If you are not aware by now, virtually everything is now tied to your credit score. By having computers slice and dice massive amounts of data, companies can discover patterns that help them save money. Most often, these systems use multivariate analysis – a way of looking at how inputs affect an output.

Insurance companies have been on this bandwagon for a while. They look at credit related information and make judgments about your profitability as an insurance policy owner. While they may look at a FICO credit score, they’re even more impressed with insurance scores. Companies like ChoicePoint build insurance scores so that insurance companies can quickly and efficiently evaluate potential (and existing) customers.

Insurance scores, like credit scores, are top-secret. There’s no way to know exactly how insurance scores work. Nevertheless, they have a wealth of information that comes from your standard credit reports. This information is sliced and diced, and a software program spits out an insurance score.
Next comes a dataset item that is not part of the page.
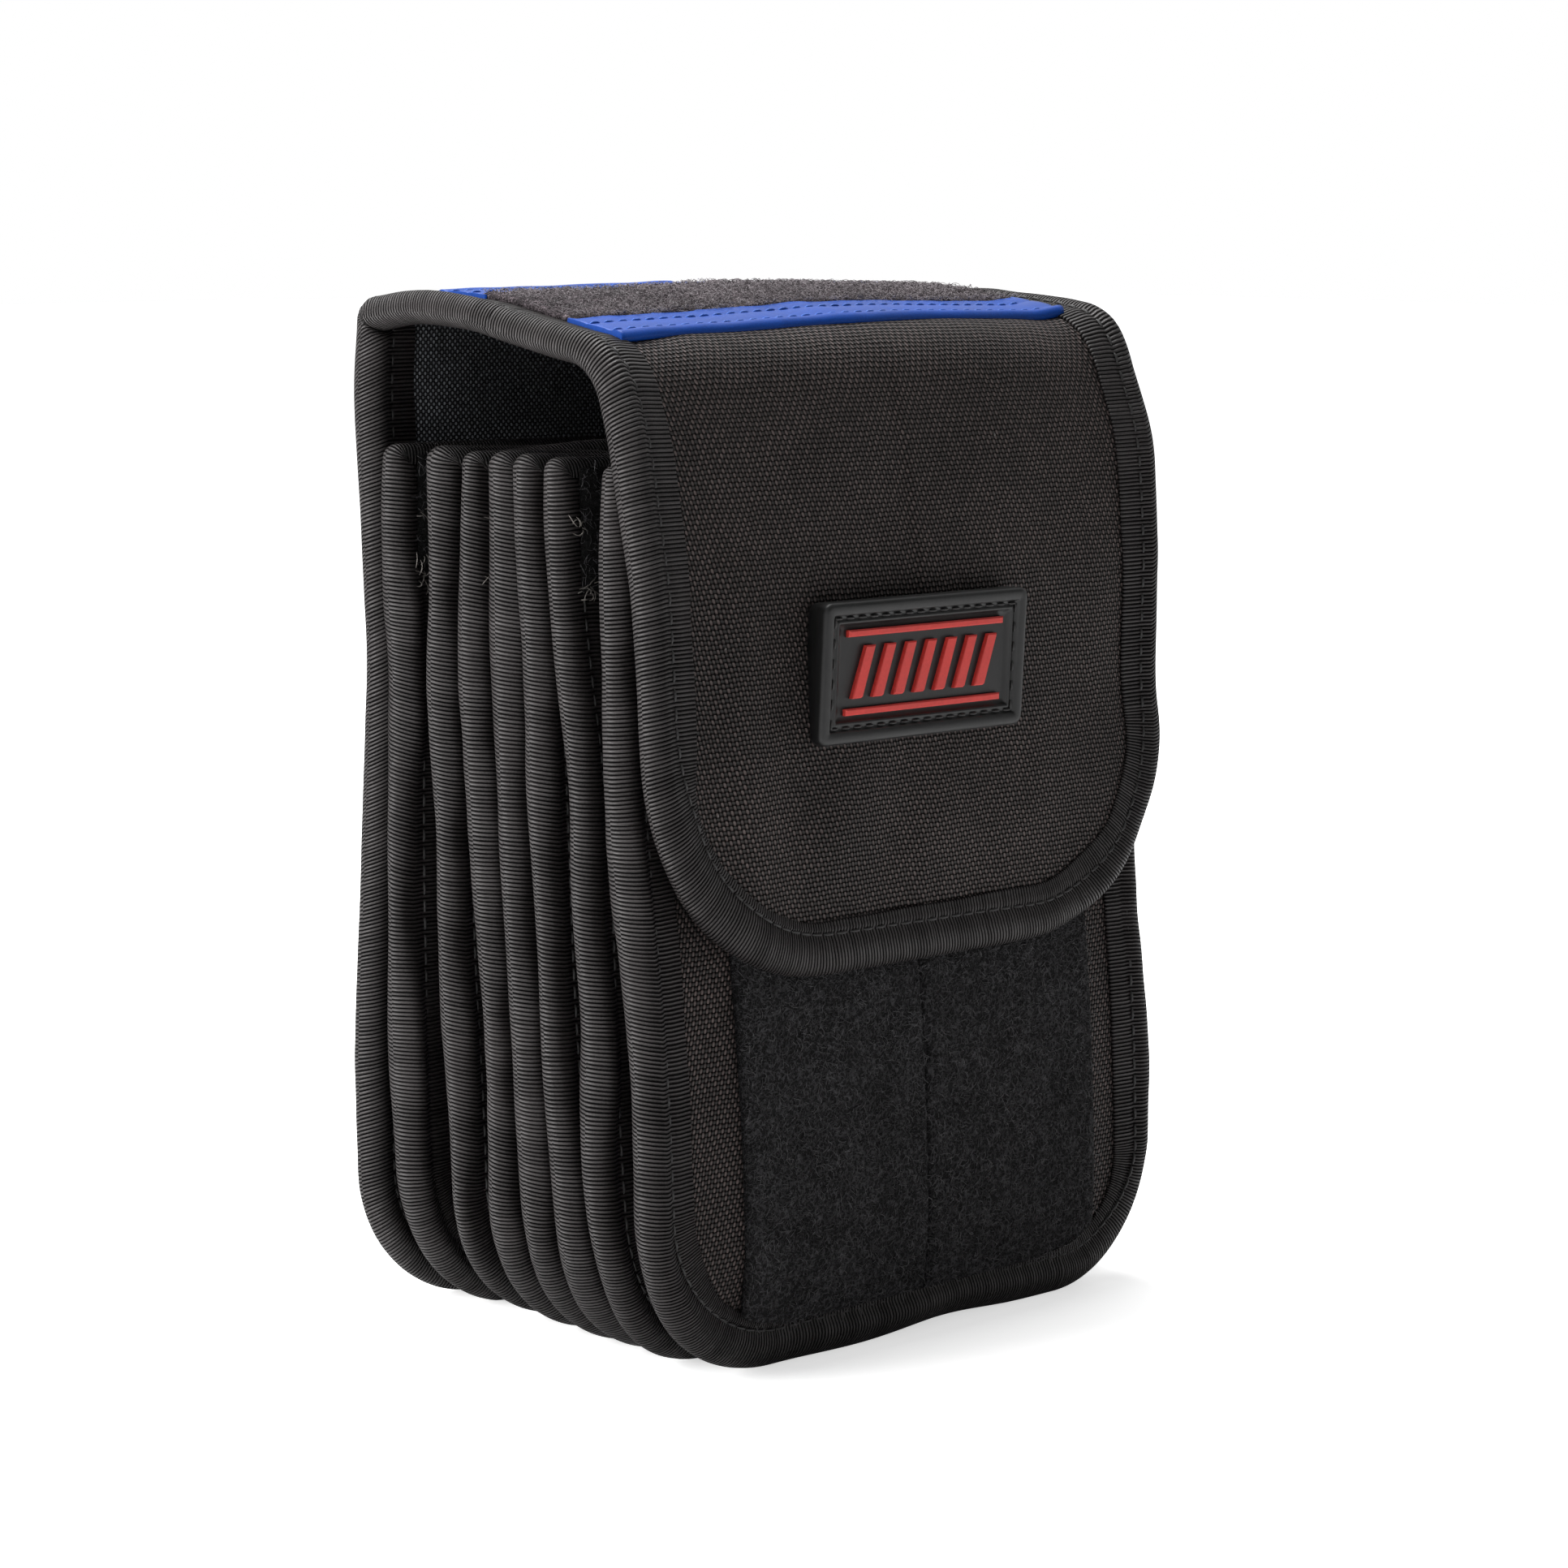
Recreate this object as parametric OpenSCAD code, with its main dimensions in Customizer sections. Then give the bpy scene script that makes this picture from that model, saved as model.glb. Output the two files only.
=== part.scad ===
// Multi-pocket filter pouch: seven padded pockets behind a wrap-over cover.
// Millimetres, +Z up, +Y towards the back. The origin is the middle of the base.

/* [Panels] */
// Width over the bound edges
body_w = 131; // [120:1:145]
// Height of the pocket panels
pocket_h = 160; // [150:1:165]
// Radius of the bottom corners
bottom_r = 26; // [20:1:34]
// Radius of the pocket panels' top corners
top_r = 4; // [3:0.5:8]
// Thickness of a panel between its cloth faces
core_t = 3.6; // [3:0.1:4]
// Thickness of one layer of cloth
cloth_t = 0.4; // [0.3:0.05:0.6]

/* [Binding] */
// Thickness over a bound edge
binding_t = 7.2; // [6.4:0.1:7.6]
// Width of tape on each face of a bound edge
binding_w = 11; // [9:0.5:12]
// Distance from the tape's outer edge to the cloth's cut edge
binding_wrap = 2; // [1.5:0.1:3]

/* [Stack] */
// Pitch of the closely packed pockets
narrow_pitch = 8.6; // [8.4:0.1:9.4]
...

Not all insurance scores are the same. They can come from a variety of sources, depending on who builds the software. An insurance company might have its own score that incorporates credit related information along with other data

These insurance scores are what are considered “soft” hits to your credit meaning you would have to have multiple hits to effect your scores. Best idea is not to blitz the insurance market hunting through the grasses for the best rates. Better to work with an agent or a company. Your long term relationship with one company will always out weigh the time and energy and cost of saving a couple bucks at ever renewal jumping from company to company. Most insurance carriers operate on a cycle and the pendulum of savings swings both ways.